#### Aim of the exercise:
Return, word for word, the lines from the line holding "script after it." through the line holding "the push-to-talk side.". Include both end lines and no others.

Records from a dataset:

◆ ◆ ◆ ◆ ◆ ◆ ◆

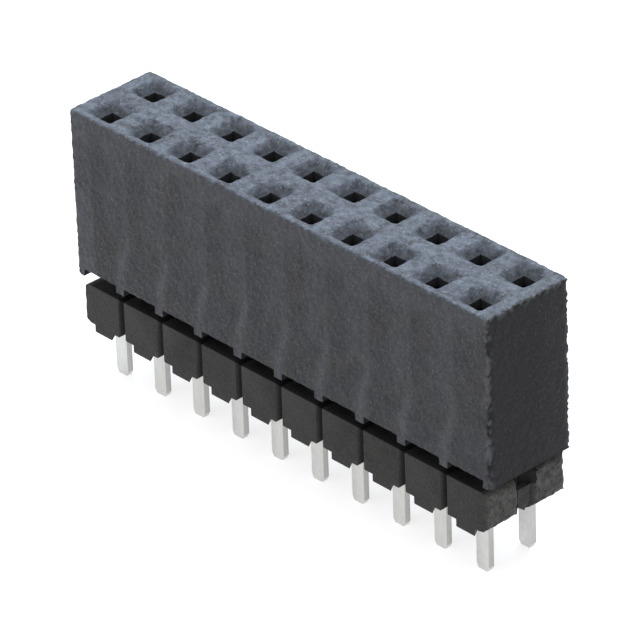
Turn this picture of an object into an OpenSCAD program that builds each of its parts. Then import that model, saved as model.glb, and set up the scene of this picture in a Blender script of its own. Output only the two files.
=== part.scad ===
// Female pin header strip: two rows of sockets in one housing, raised on a lower spacer.
// Millimetres. Z = 0 is the face that sits on the circuit board and +Z points at the sockets.
// X runs along the rows, and the origin is midway between the rows and the ends.

/* [Contact grid] */
// Contacts in each row
positions = 10; // [2:1:20]
// Distance between neighbouring contacts in a row
pitch = 2.54; // [2.4:0.02:3.2]
// Distance between the two rows
row_pitch = 2.54; // [2.4:0.02:3.2]

/* [Housing] */
// Last contact of a row to the end face
housing_end = 1.53; // [1.3:0.01:2.5]
// Row centre to the long side face
housing_side = 1.16; // [1.1:0.01:2]
// Height of the housing with its underside ribs
housing_h = 8.38; // [7.5:0.02:12]
// Radius of the four upright edges
edge_r = 0.12; // [0.05:0.01:0.35]
// Radius of the edges round the top face
top_r = 0.14; // [0.05:0.01:0.3]
// Height of the ribs under the housing
rib_h = 0.35; // [0.1:0.05:0.6]
// Width of the rib under each break line
rib_w = 0.5; // [0.2:0.02:0.8]
// Width of the rib under each end wall
end_rib_w = 0.43; // [0.2:0.01:0.55]

/* [Sockets] */
// Width of the square funnel at the top face
funnel_w = 1.58; // [1.2:0.02:1.8]
// Depth of the funnel
funnel_h = 0.4; // [0.2:0.02:0.8]
// Width of the square mouth below the funnel
mouth_w = 0.78; // [0.68:0.02:0.9]
// Length of the square mouth
mouth_h = 0.5; // [0.3:0.05:0.8]

/* [Contacts] */
// Thickness of the strip that the contacts are formed from
strip_t = 0.31; // [0.2:0.01:0.32]
// Width of the solder tail
tail_w = 0.74; // [0.5:0.02:0.8]
// Reach of the tail below the board face
tail_reach = 2.37; // [1.5:0.01:5]
// Width of the chamfers on the tail's tip
tip_chamfer_w = 0.12; // [0.05:0.01:0.2]
// Height of the chamfers on the tail's tip
tip_chamfer_h = 0.22; // [0.05:0.01:0.4]
// Width of the formed channel along the row
channel_l = 1.4; // [1.3:0.02:1.5]
// Width of the formed channel across the rows
channel_w = 1.3; // [1.28:0.02:1.4]
// Height of the formed channel
channel_h = 2.2; // [1.5:0.1:3]
// Inside radius of the bends
bend_r = 0.12; // [0.05:0.01:0.15]
// Slope of the jog between the tail and the channel, in degrees
jog_angle = 45; // [35:1:60]
// Height of the jog's foot above the housing's underside
jog_lift = 0.2; // [0:0.05:0.5]
// Width of each spring leaf across the rows
leaf_w = 0.68; // [0.5:0.02:0.7]
// Distance between the leaves where they grip the pin
grip_gap = 0.48; // [0.4:0.02:0.56]
// Height of the flared lead-in above the grip
lead_h = 0.8; // [0.5:0.05:1.2]
// Outward flare of each leaf at its top
lead_flare = 0.14; // [0.05:0.01:0.16]
// Gap between the leaves' tops and the cavity's ceiling
leaf_headroom = 0.15; // [0.05:0.05:0.5]
// Height of each barb
barb_h = 0.4; // [0.2:0.05:0.6]
// Distance between the lower and the upper barb
barb_step = 0.8; // [0.7:0.05:0.9]
// Gap between the channel and the cavity's walls, which the barbs close
cavity_fit = 0.06; // [0.03:0.01:0.08]

/* [Spacer] */
// Gap between the housing's ribs and the spacer
spacer_gap = 0.33; // [0.1:0.01:1]
// Height of the spacer with its feet
spacer_h = 2.39; // [1.8:0.01:6]
// Last contact of a row to the spacer's end face
spacer_end = 1.32; // [1.2:0.01:2.5]
// Row centre to the spacer's long side face
spacer_side = 1.13; // [1.05:0.01:2]
// Height of the feet
foot_h = 0.4; // [0.1:0.02:0.6]
// Width of each foot along the row, at the side face
foot_l = 1.12; // [0.8:0.01:1.5]
// Width of each foot across the rows
foot_w = 0.45; // [0.2:0.01:0.6]
// Narrowing of each foot along the row on its inner side
foot_taper = 0.28; // [0:0.02:0.35]
// Depth of the break lines in the sides and in the top
score_d = 0.2; // [0.1:0.01:0.26]
// Depth of the break lines in the underside
under_score_d = 0.23; // [0.1:0.01:0.35]
// Half width of the diamond hole on each break line
diamond_r = 0.6; // [0.4:0.02:0.65]
// Width of the web that crosses the diamond holes between the rows
web_w = 0.86; // [0.5:0.02:1]
// Depth of the web's top below the spacer's top
web_drop = 0.7; // [0.3:0.02:1]
// Depth of the web's ends behind the spacer's end faces
web_inset = 0.15; // [0.05:0.01:0.3]
// Gap between a tail and the slot that it passes through
slot_fit = 0.02; // [0.01:0.01:0.05]

/* [Hidden] */
$fn = 32;
// Overshoot of a cut past the face that it opens
past = 0.5;
row_names = ["a", "b"];
function contact_name(row, i) = str("contact_", row_names[row], i);
contact_names = [for (row = [0, 1], i = [1:positions]) contact_name(row, i)];

grid_l = (positions - 1) * pitch;
housing_l = grid_l + 2 * housing_end;
housing_w = row_pitch + 2 * housing_side;
housing_z = spacer_h + spacer_gap;
top_z = housing_z + housing_h;
under_z = housing_z + rib_h;
mouth_z = top_z - funnel_h;
ceiling_z = mouth_z - mouth_h;
cavity_l = channel_l + 2 * cavity_fit;
cavity_w = channel_w + 2 * cavity_fit;

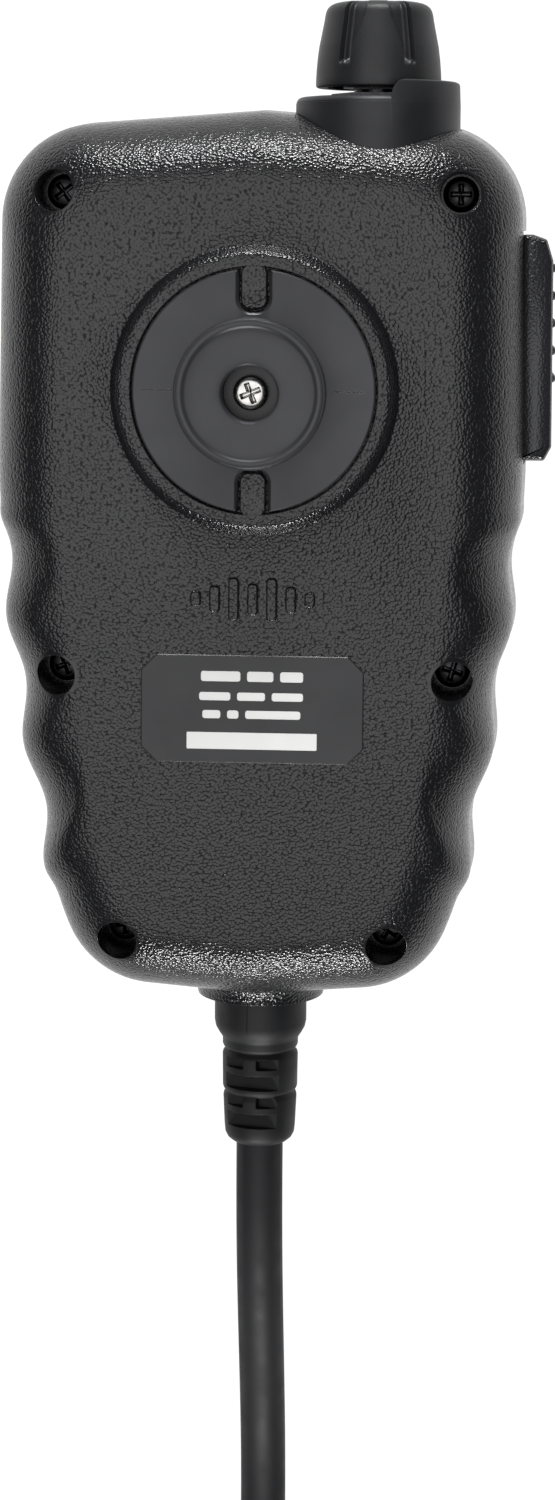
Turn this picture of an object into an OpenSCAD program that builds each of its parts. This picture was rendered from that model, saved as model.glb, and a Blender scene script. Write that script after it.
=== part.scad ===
// Hand microphone for a two-way radio, lying face down. Millimetres.
// The origin is on the front face, straight below the axis of the hang-up button.
// +Z points out of the back, +Y to the volume knob and +X to the push-to-talk side.

/* [Body] */
// Width of the body across the flat upper half
body_w = 66.6; // [60:0.2:80]
// Length from the button's axis to the knob end
top_len = 34.6; // [32:0.2:42]
// Length from the button's axis to the cord end
bottom_len = 76.6; // [72:0.1:90]
// Thickness from the front face to the back face
body_t = 34; // [31:0.5:42]
// Height of the joint between the two shells
split_z = 15; // [14:0.5:16]
// Wall thickness of both shells
wall = 2; // [1.6:0.1:2.4]
// How far the rounded back edge reaches in from the side
shoulder_in = 9; // [7:0.5:10]
// Height of the rounded back edge
shoulder_h = 11; // [9:0.5:12]

/* [Finger grooves] */
// Depth of a finger groove to each side of the plain outline
groove_a = 0.7; // [0.2:0.05:1.2]
// Distance from one finger groove to the next
groove_pitch = 16; // [14:0.5:18]

/* [Hang-up button] */
// Diameter of the button's head
button_d = 18; // [15:0.5:20]
// Diameter of the button's neck
neck_d = 11; // [8:0.5:12]
// Height of the gap that the hang-up clip slides into
neck_gap = 4.4; // [3:0.1:6]
// Thickness of the button's head
button_t = 2.6; // [2:0.1:4]
// Diameter of the round flange under the button
flange_d = 29.2; // [26:0.2:30]
// Thickness of the flange, which is the height of the round pad around it
flange_t = 1.6; // [1.2:0.1:2.4]
// Diameter of the pad's foot
pad_d = 34.4; // [32:0.2:38]

/* [Case screws] */
// Diameter of a case screw's shank
screw_d = 2.6; // [2:0.1:3]
// Diameter of a case screw's head
screw_head_d = 4.4; // [4:0.1:4.6]
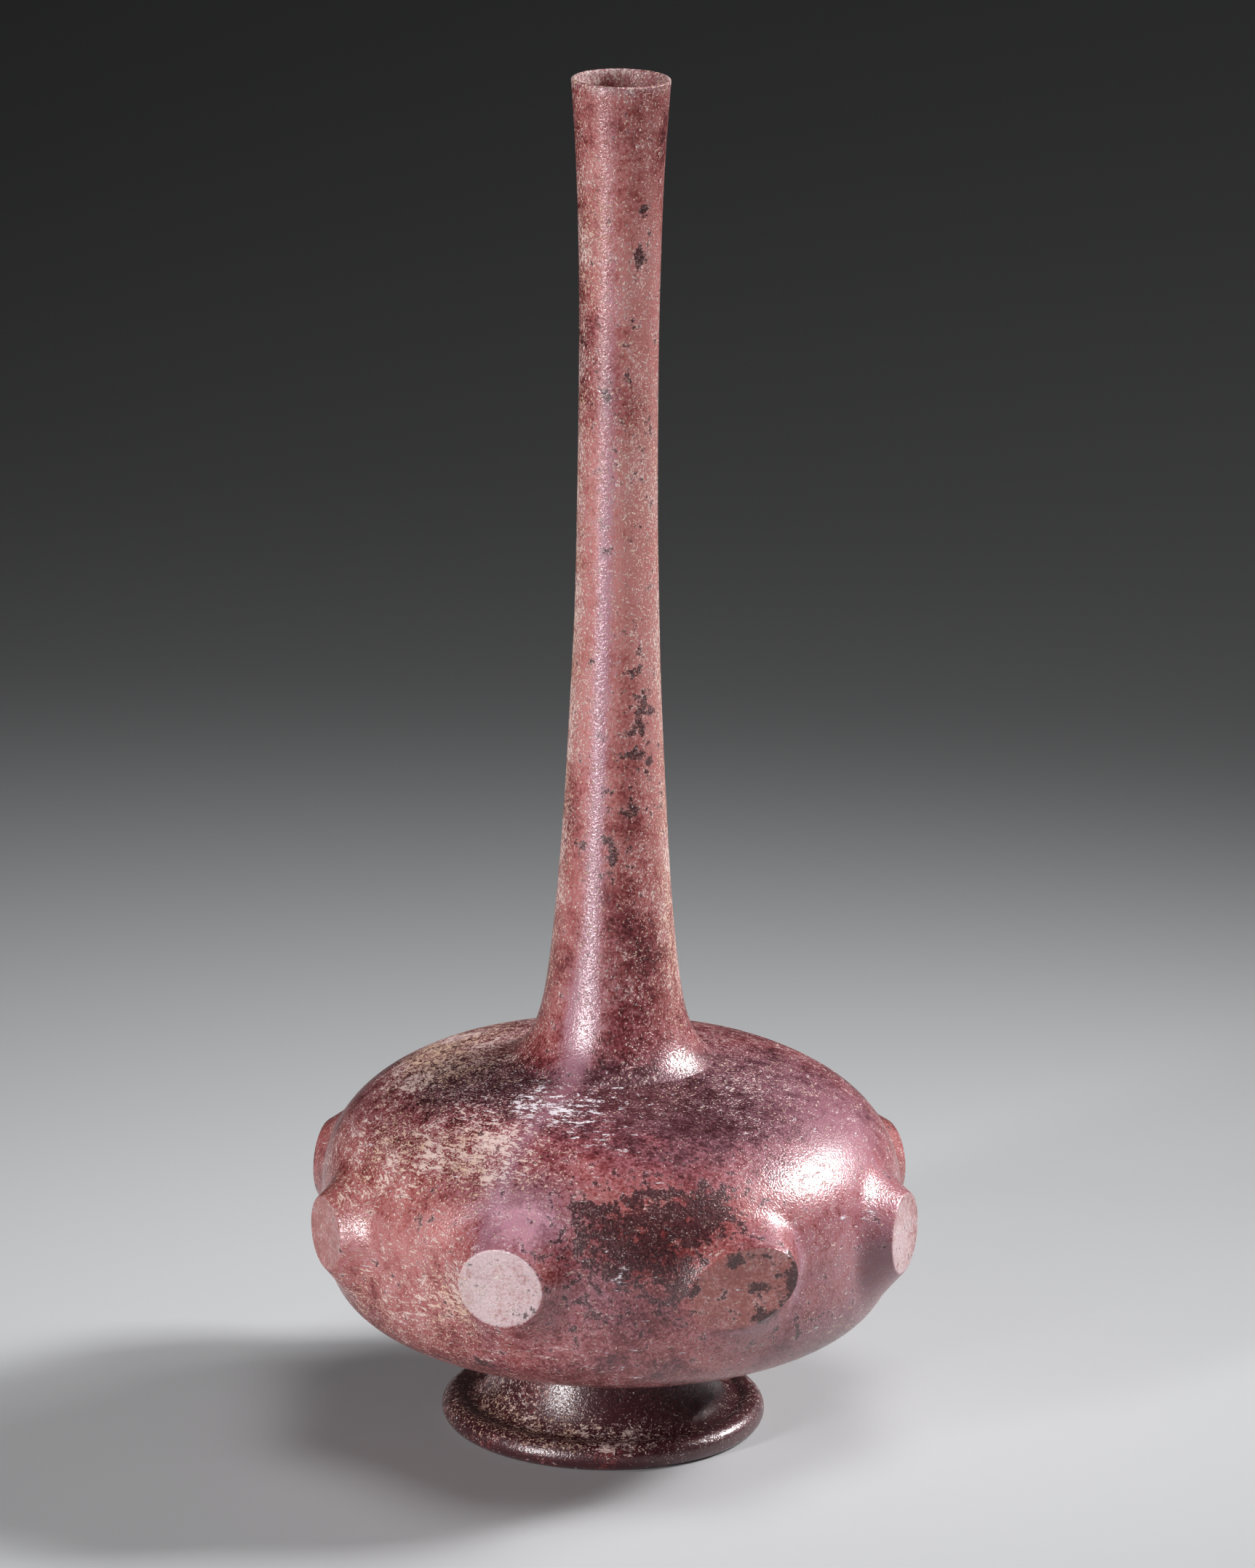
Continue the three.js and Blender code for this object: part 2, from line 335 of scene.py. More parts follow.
def add_body(rings, lines, shoulder_count, belly_count):
    """The body, from the root of the neck down to the underside."""
    columns, per_boss = grid_bearings(lines)
    count = len(columns)
    even = columns[0] + np.arange(count) * 2.0 * math.pi / count
    wall = BODY_WALL if rings.inside else 0.0
    base = BASE_WALL if rings.inside else 0.0
    start = 2.0 / math.pi * math.asin((BLOCK / (SHOULDER_RISE - wall)) ** (SHOULDER_FULLNESS / 2.0))
    for t in np.linspace(SHOULDER_START, start, shoulder_count, endpoint=False):
        z = EQUATOR_Z + (SHOULDER_RISE - wall) * math.sin(math.pi / 2.0 * t) ** (2.0 / SHOULDER_FULLNESS)
        near = 1.0 - smooth((t - start) / (1.0 - start))
        bearing = mix(even, columns, near)
        height = z + row_tilt(bearing) * near
        rings.add(bearing, vessel_radius(height, rings.inside), height)
    for up in reversed(lines):
        parts = []
        for number, boss in enumerate(BOSSES):
            across, rise = spread_over_boss(lines, np.full(len(lines), up), boss, rings.inside)
            outward, sideways, z, beyond = boss_surface(across, rise, boss, rings.inside)
            bearing = boss.bearing + np.arctan2(sideways, outward)
            parts.append((bearing, np.hypot(outward, sideways), z, beyond))
            gap = columns[number * per_boss + len(lines) : (number + 1) * per_boss]
            z = EQUATOR_Z + up + row_tilt(gap)
            parts.append((gap, vessel_radius(z, rings.inside), z, np.full(len(gap), FAR)))
        bearing, radius, z, beyond = (np.concatenate(part) for part in zip(*parts))
        rings.add(bearing, radius, z, beyond=beyond)
    depth = BELLY_DEPTH - base
    start = 2.0 / math.pi * math.acos((BLOCK / depth) ** (BELLY_FULLNESS / 2.0))
    for t in np.linspace(start, BELLY_END, belly_count + 1)[1:]:
        near = smooth((t - BELLY_END) / (start - BELLY_END))
        bearing = mix(even, columns, near)
        radius = (BODY_RADIUS - wall) * math.sin(math.pi / 2.0 * t) ** (2.0 / BELLY_FULLNESS)
        z = EQUATOR_Z - depth * math.cos(math.pi / 2.0 * t) ** (2.0 / BELLY_FULLNESS)
        height = z + row_tilt(bearing) * near
        rings.add(bearing, np.where(near > 0, vessel_radius(height, rings.inside), radius), height)
    return even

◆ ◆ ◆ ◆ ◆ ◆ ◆

#### Answer in full:
Turn this picture of an object into an OpenSCAD program that builds each of its parts. This picture was rendered from that model, saved as model.glb, and a Blender scene script. Write that script after it.
=== part.scad ===
// Hand microphone for a two-way radio, lying face down. Millimetres.
// The origin is on the front face, straight below the axis of the hang-up button.
// +Z points out of the back, +Y to the volume knob and +X to the push-to-talk side.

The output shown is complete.